Azreisenahn, more commonly called Azrahn. Azrahn is the soul magic, the unmaker, the magic that can control and manipulate souls of the living and the dead, including demons. Azrahn appears as shadowy black threads when woven, and the eyes of a person wielding Azrahn appear as black pits sparkling with red lights. Fey are forbidden, upon pain of banishment, to wield this dark, dangerous magic, and very little is known about its uses or limitations. The Eld Mages, however, wield it freely. Through Azrahn, the Mages can claim souls and force them to do their bidding as well as summon and control demons.

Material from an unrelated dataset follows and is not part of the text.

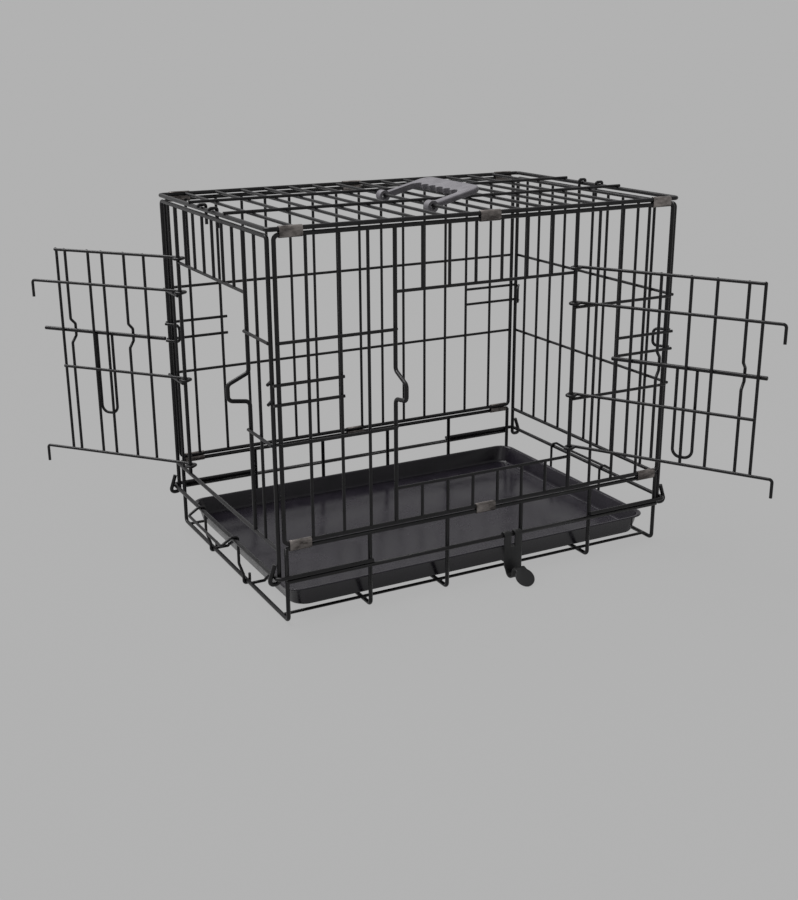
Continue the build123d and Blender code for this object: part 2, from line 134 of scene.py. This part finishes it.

All Fey wield one or more of the four Elemental magics of the World and the mystic Spirit, though with varying degrees of mastery. Magic is spun as threads which are woven into a pattern. Multiple branches of magic can be interwoven to great effect. Fivefold weaves, which combine all four elementals and the one mystic controlled by the Fey, are extremely powerful, and the only defense against demons.

===Elves===
The Elves closely resemble the Fey in appearance except for their tapered ears and golden-brown skin. The Elves are woodsmen, hunters and bowmen of great renown. They are led by their prince, Galad Hawksheart, Lord of Valorian, whose home lies in the heart of Deepwood, and by his twin sister, Illona Brighthand, who lives in the cloudforests of the Silvermist mountains. The Elves follow an ancient and complex prophecy called The Dance, through which it is said all the secrets of the World can be revealed.

===Danae===
The groves and marshes of Danael serve as home to an elusive race of beings called the Danae. Although the Danae came to the aid of the Fey and Elves during the Mage Wars, they prefer to remain isolated from the rest of the world. Mortal lore is full of caution about Danae tree and water spirits who delight in luring intruders to their doom.

===Eld===
The Eld are a race of long-lived mortal beings ruled by powerful sorcerous Mages who devote their lives to mastering the darkest magics of the world. The Mages are ruled by the Mage Council, which is headed by the High Mage of Eld. Unlike the Fey, who will live many thousands of years barring a mortal blow or the death of a bonded mate, Eld do eventually age and die, but the Mages have learned how to extend their already naturally long lives through magic. Instead of the normal Eld lifespan of two hundred years, Mages can live nearly a thousand years in each of up to six incarnations.